C'est précisément dans la dynamique de ce développement quantitatif que devait apparaître
l'importance des questions touchant la nature de l'école et de l'éducation, qu'implique le terme
même de « ruralisation ». A l'intérieur de chaque pays, la sous-scolarisation n'était pas
homogène ; les campagnes étant très en retard par rapport aux villes. C'était donc au bénéfice
du milieu rural que devait s'accomplir l'extension de la scolarisation primaire. Un argument
d'ordre économique, aujourd'hui bien connu, venait renforcer cette tendance : la nature de
l'économie de ces pays les vouait à fonder très largement leur développement sur l'essor de
l'agriculture, et la planification donnait partout la priorité au secteur primaire.
Pour les planificateurs, la scolarisation du milieu rural devait avoir pour but d'accroître à terme
la productivité et de contribuer au développement économique et social des campagnes. En
même temps qu'un devoir de justice, elle devenait un indispensable investissement. Mais, dans
cet effort d'expansion, l'immensité des besoins et l'orientation des planificateurs conduisaient à
mettre en cause l'ambition de développer les systèmes éducatifs hérités de la période coloniale.
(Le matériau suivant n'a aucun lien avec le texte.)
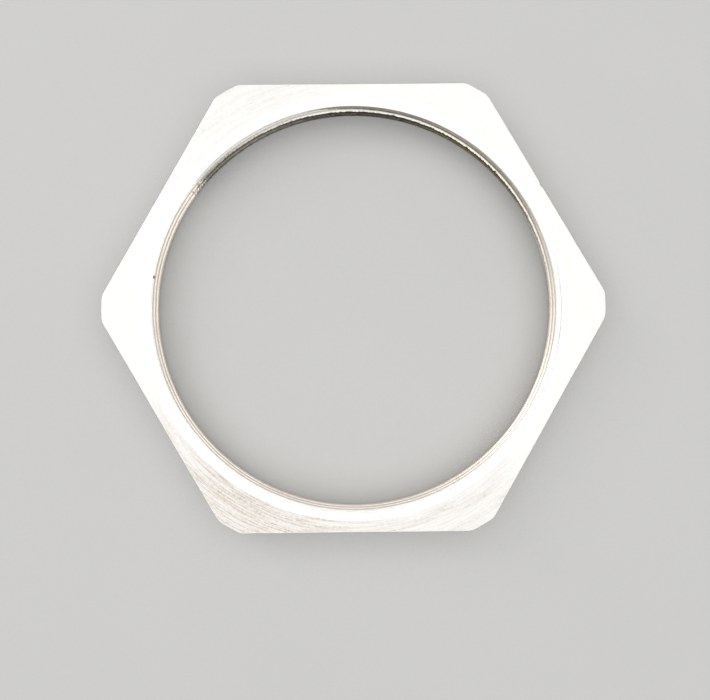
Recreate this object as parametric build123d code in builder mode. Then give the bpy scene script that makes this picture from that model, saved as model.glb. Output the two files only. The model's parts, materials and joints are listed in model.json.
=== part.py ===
from build123d import *
import math
import os

os.makedirs("parts", exist_ok=True)

# Hexagonal lock nut for a large cable gland, one turned piece of plated brass.
# It lies flat: underside on z = 0, thread axis on Z, two corners on X, two flats facing +Y and -Y.

# Body
ACROSS_FLATS = 68.0
CORNER_DIA = 76.4  # outside diameter the six corners are turned down to
THICKNESS = 5.5
CORNER_SOFTENING = 1.0  # radius where a turned corner meets a flat
EDGE_BREAK = 0.15  # deburred outer edges of both faces

# Thread M63 x 1.5, right-hand, basic ISO metric profile
MAJOR_DIA = 63.0
PITCH = 1.5
THREAD_HALF_ANGLE = 30.0
THREAD_DEPTH = PITCH * math.sqrt(3) / 2 * 5 / 8
MINOR_R = MAJOR_DIA / 2 - THREAD_DEPTH
ROOT_FLAT = PITCH / 8
GROOVE_Z = 0.78  # height of a groove's centre on the +X side

# Shallow countersink at both mouths of the bore
MOUTH_DIA = 64.4
MOUTH_SLOPE = 20.0  # from the face
MOUTH_DEPTH = (MOUTH_DIA / 2 - MINOR_R) * math.tan(math.radians(MOUTH_SLOPE))

# The groove is cut one turn at a time, from a pitch below the underside to above the top face
GROOVE_TURNS = math.ceil((THICKNESS + 2 * PITCH) / PITCH)
CUTTER_R = MINOR_R - 0.2  # the cutter's wide end, just inside the bore


def groove_half_width(radius):
    """Half the axial width of the thread groove at a radius."""
    return ROOT_FLAT / 2 + (MAJOR_DIA / 2 - radius) * math.tan(math.radians(THREAD_HALF_ANGLE))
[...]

Devant la nécessité ainsi apparue de ne pas confondre l'extension d'un système avec la
reconduction de ses formes consacrées — donc d'inventer des structures et des modalités
spécifiques pour cette extension — la notion de ruralisation s'est imposée. Les dimensions de
cette critique ne sont aujourd'hui ignorées de personne : dans l'ensemble des pays africains et
malgache, les systèmes d'enseignement étaient inadaptés « et peu faits, tels qu'ils s'étaient
constitués durant l'ère coloniale, pour susciter les hommes dont ces pays allaient avoir
besoin ». L'histoire de ces systèmes avait lié l'école à certaines formes de rapports sociaux
fortement hiérarchisés, et l'instruction restait considérée comme le signe ou le moyen d'une
domination sociale durement ressentie.
Une liaison aussi forte et sans ambiguïté s'était établie entre l'instruction et l'emploi tertiaire –
la fonction publique essentiellement (être instruit c'était devenir fonctionnaire). Semblable à
une société d'initiation, l'école assurait la promotion des privilégiés qu'elle accueillait et leur
ouvrait l'accès d'un autre monde, sans tenir compte des rapports fondamentaux entre ces jeunes
et leur civilisation (milieu géographique où ils vivaient, règles et valeurs régissant leurs
relations avec leurs semblables, et modes de production et de répartition des biens
conditionnant leur vie quotidienne).
Etendre un tel système à l'ensemble du milieu rural aurait donc conduit à multiplier les
phénomènes de désadaptation sociale (se traduisant, le plus souvent, par les comportements
liés à l'exode rural), à accroître le sous-emploi des diplômés trop nombreux pour les besoins de
la fonction publique, et à paralyser le développement économique et la démocratisation
politique des campagnes. Au surplus, une telle extension restait évidemment impossible sans
un abaissement considérable des coûts ; raison de plus pour rechercher des solutions neuves au
problème de la scolarisation massive : nouvelles structures du système d'enseignement,
nouveaux modes d'investissement, nouvelles modalités de fonctionnement…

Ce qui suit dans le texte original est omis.